TASK REQUIREMENTS: Copy exactly the lines from the start of the data below through the one that carries "material with its", and only those.

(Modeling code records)
--------------------------------

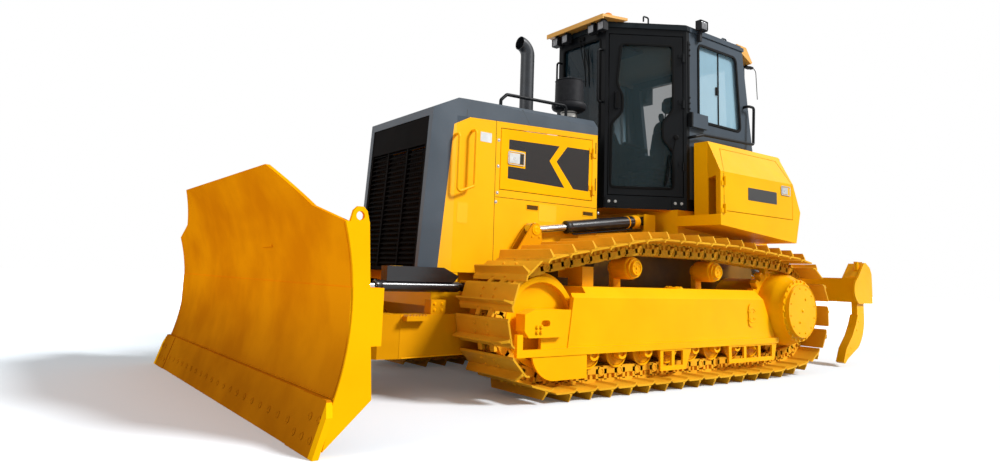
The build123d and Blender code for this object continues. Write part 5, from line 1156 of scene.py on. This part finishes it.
def edge_bolts():
    """Plough bolts: one row along the middle edge, and a cluster on each end bit."""
    middle = [on_edge(y, 0.40, -0.5) for y in np.linspace(-1330, 1330, 20)]
    cluster = ((1460, 0.27), (1560, 0.27), (1660, 0.27), (1580, 0.64), (1680, 0.64))
    ends = [on_edge(s * y, share, 5.5) for s in (1, -1) for y, share in cluster]
    plug = turned([(18, 0), (18, 3.5), (14, 4.5), (11, 1.2), (1, 1.2)], (0, 0, 0), UP, 18)
    return fixed(plug, middle + ends, edge_out)


def blade_beads():
    """Weld beads: one along the joint above the edge, one up each end plate's inner corner."""
    y, z = np.linspace(-1700, 1700, 60), np.linspace(250, 1070, 30)
    seam = np.stack([on_board(249 + 0 * y) + 1, y, 249 + 0 * y], -1)
    ends = [np.stack([on_board(z), np.full(30, s * 1683.0), z], -1) for s in (1, -1)]
    return gathered(swept(seam, circle(4, 8)), *(swept(path, circle(5, 8), (0, 1, 0)) for path in ends))


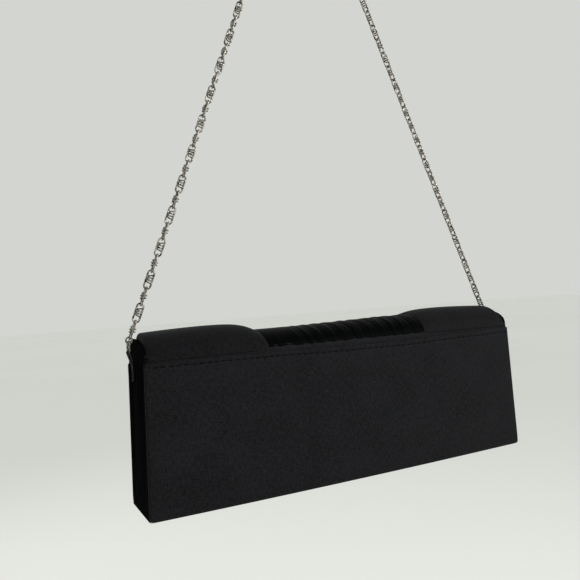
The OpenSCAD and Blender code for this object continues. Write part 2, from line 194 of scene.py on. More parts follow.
class Finish:
    """A material with its node tree, and short ways to add the nodes that the finishes share."""

    def __init__(self, name, roughness, metallic=0.0, **sockets):
        self.material = bpy.data.materials.new(name)
        self.material.use_nodes = True
        self.tree = self.material.node_tree
        self.shader = self.tree.nodes["Principled BSDF"]
        self.shader.inputs["Roughness"].default_value = roughness
        self.shader.inputs["Metallic"].default_value = metallic
        for socket, value in sockets.items():
            self.shader.inputs[socket.replace("_", " ")].default_value = value

    def node(self, kind, **values):
        made = self.tree.nodes.new(kind)
        for key, value in values.items():
            setattr(made, key, value)
        return made

    def link(self, source, target):
        self.tree.links.new(source, target)

    def place(self, source, scale, turn=0.0):
        """Coordinates from the piece's UV map or its own space, scaled and turned."""
        coordinates = self.node("ShaderNodeTexCoord")
        mapping = self.node("ShaderNodeMapping")
        mapping.inputs["Scale"].default_value = scale
        mapping.inputs["Rotation"].default_value = (0, 0, turn)
        self.link(coordinates.outputs[source], mapping.inputs["Vector"])
        return mapping.outputs["Vector"]

    def bands(self, vector, direction, distortion=0.0):
        """Thread lines one unit apart."""
        wave = self.node("ShaderNodeTexWave", wave_type="BANDS", bands_direction=direction)
        wave.inputs["Scale"].default_value = math.pi / 10
        wave.inputs["Distortion"].default_value = distortion
        wave.inputs["Detail Scale"].default_value = 1.0
        self.link(vector, wave.inputs["Vector"])
        return wave.outputs["Fac"]

    def grain(self, vector, scale, detail=3.0):
        texture = self.node("ShaderNodeTexNoise")
        texture.inputs["Scale"].default_value = scale
        texture.inputs["Detail"].default_value = detail
        self.link(vector, texture.inputs["Vector"])
        return texture.outputs["Fac"]

    def math(self, operation, first, second):
        made = self.node("ShaderNodeMath", operation=operation)
        for socket, value in zip(made.inputs, (first, second)):
            if isinstance(value, (int, float)):
                socket.default_value = value
            else:
                self.link(value, socket)
        return made.outputs["Value"]

    def ramp(self, value, low, high, low_colour, high_colour):
        made = self.node("ShaderNodeValToRGB")
        made.color_ramp.elements[0].position = low
        made.color_ramp.elements[1].position = high
        made.color_ramp.elements[0].color = (*low_colour, 1)
        made.color_ramp.elements[1].color = (*high_colour, 1)
        self.link(value, made.inputs["Fac"])
        return made.outputs["Color"]

    def spread(self, value, low, high):
        """The value from 0 to 1, spread from low to high."""
        made = self.node("ShaderNodeMapRange")
        made.inputs["To Min"].default_value = low
        made.inputs["To Max"].default_value = high
        self.link(value, made.inputs["Value"])
        return made.outputs["Result"]

    def colour(self, value):
        self.link(value, self.shader.inputs["Base Color"])

    def roughness(self, value):
        self.link(value, self.shader.inputs["Roughness"])

    def bump(self, height, depth):
        made = self.node("ShaderNodeBump")
        made.inputs["Distance"].default_value = depth
        made.inputs["Strength"].default_value = 1.0
        self.link(height, made.inputs["Height"])
        self.link(made.outputs["Normal"], self.shader.inputs["Normal"])


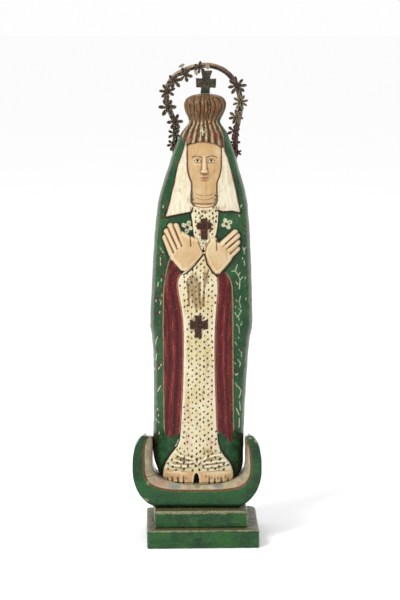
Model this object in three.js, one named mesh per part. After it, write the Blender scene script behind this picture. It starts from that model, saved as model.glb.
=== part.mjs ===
// A carved and painted wooden madonna on a crescent moon and a stepped plinth, with a hoop of tin flowers.
// Millimetres, +Z up. The figure faces -Y. The origin is the middle of the plinth's underside.
import * as THREE from 'three';

// Driving dimensions
const CONTACT_GAP = 0.35;
const BASE_HEIGHT = 28;
const STEP_HEIGHT = 26;
const STEP_FRONT = -63;
const STEP_BACK = 58;
const MOON_FRONT = -48;
const MOON_BACK = 32;
const MOON_TOP = 165;
const FIGURE_BOTTOM = 89;
const DOME_TOP = 671;
const FRONT_COLUMNS = 38;
const BACK_COLUMNS = 12;
const MIDDLE_DENSITY = 0.05;
const ARC_SAMPLES = 240;

const STEP_BOTTOM_Z = BASE_HEIGHT + CONTACT_GAP;
const STEP_TOP_Z = STEP_BOTTOM_Z + STEP_HEIGHT;
const MOON_BOTTOM = STEP_TOP_Z + CONTACT_GAP;

const materials = {
  green: new THREE.MeshStandardMaterial({ color: 0x2c4f2b, roughness: 0.6, metalness: 0 }),
  figure: new THREE.MeshStandardMaterial({ color: 0x45593a, roughness: 0.55, metalness: 0 }),
  moon: new THREE.MeshStandardMaterial({ color: 0x36552f, roughness: 0.6, metalness: 0 }),
  darkWood: new THREE.MeshStandardMaterial({ color: 0x3a3a2c, roughness: 0.7, metalness: 0 }),
  rustyRod: new THREE.MeshStandardMaterial({ color: 0x4b372a, roughness: 0.6, metalness: 0.6 }),
  tin: new THREE.MeshStandardMaterial({ color: 0x3c3029, roughness: 0.55, metalness: 0.7 }),
  paleTin: new THREE.MeshStandardMaterial({ color: 0x8d7f68, roughness: 0.6, metalness: 0.5 }),
};

const group = new THREE.Group();

function addMesh(name, geometry, material) {
  const mesh = new THREE.Mesh(geometry, material);
  mesh.name = name;
  group.add(mesh);
  return mesh;
}

function clamp01(value) {
  return Math.min(1, Math.max(0, value));
}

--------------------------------

RESULT:
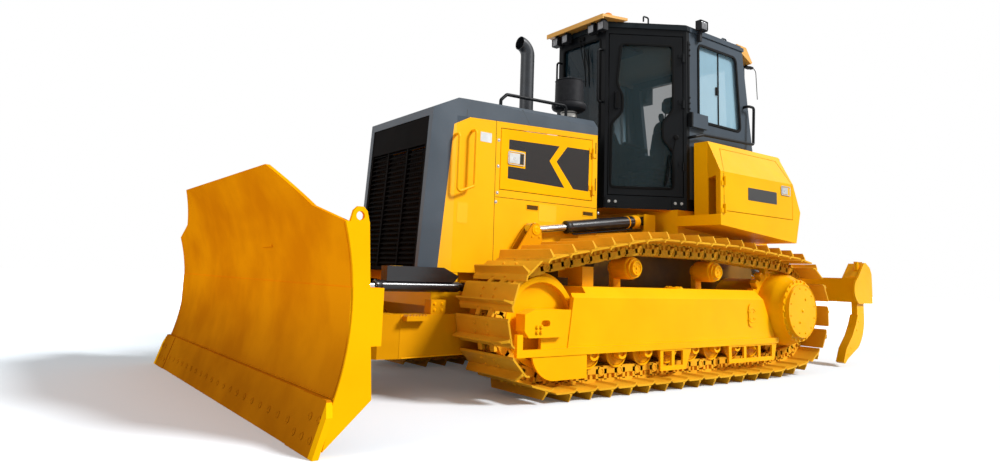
The build123d and Blender code for this object continues. Write part 5, from line 1156 of scene.py on. This part finishes it.
def edge_bolts():
    """Plough bolts: one row along the middle edge, and a cluster on each end bit."""
    middle = [on_edge(y, 0.40, -0.5) for y in np.linspace(-1330, 1330, 20)]
    cluster = ((1460, 0.27), (1560, 0.27), (1660, 0.27), (1580, 0.64), (1680, 0.64))
    ends = [on_edge(s * y, share, 5.5) for s in (1, -1) for y, share in cluster]
    plug = turned([(18, 0), (18, 3.5), (14, 4.5), (11, 1.2), (1, 1.2)], (0, 0, 0), UP, 18)
    return fixed(plug, middle + ends, edge_out)


def blade_beads():
    """Weld beads: one along the joint above the edge, one up each end plate's inner corner."""
    y, z = np.linspace(-1700, 1700, 60), np.linspace(250, 1070, 30)
    seam = np.stack([on_board(249 + 0 * y) + 1, y, 249 + 0 * y], -1)
    ends = [np.stack([on_board(z), np.full(30, s * 1683.0), z], -1) for s in (1, -1)]
    return gathered(swept(seam, circle(4, 8)), *(swept(path, circle(5, 8), (0, 1, 0)) for path in ends))


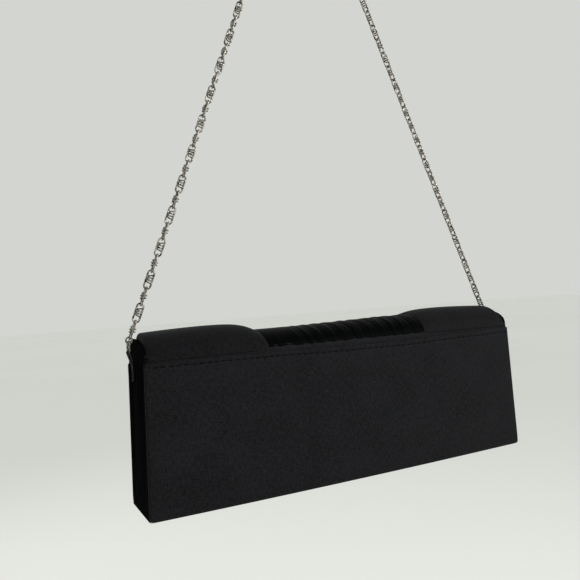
The OpenSCAD and Blender code for this object continues. Write part 2, from line 194 of scene.py on. More parts follow.
class Finish:
    """A material with its node tree, and short ways to add the nodes that the finishes share."""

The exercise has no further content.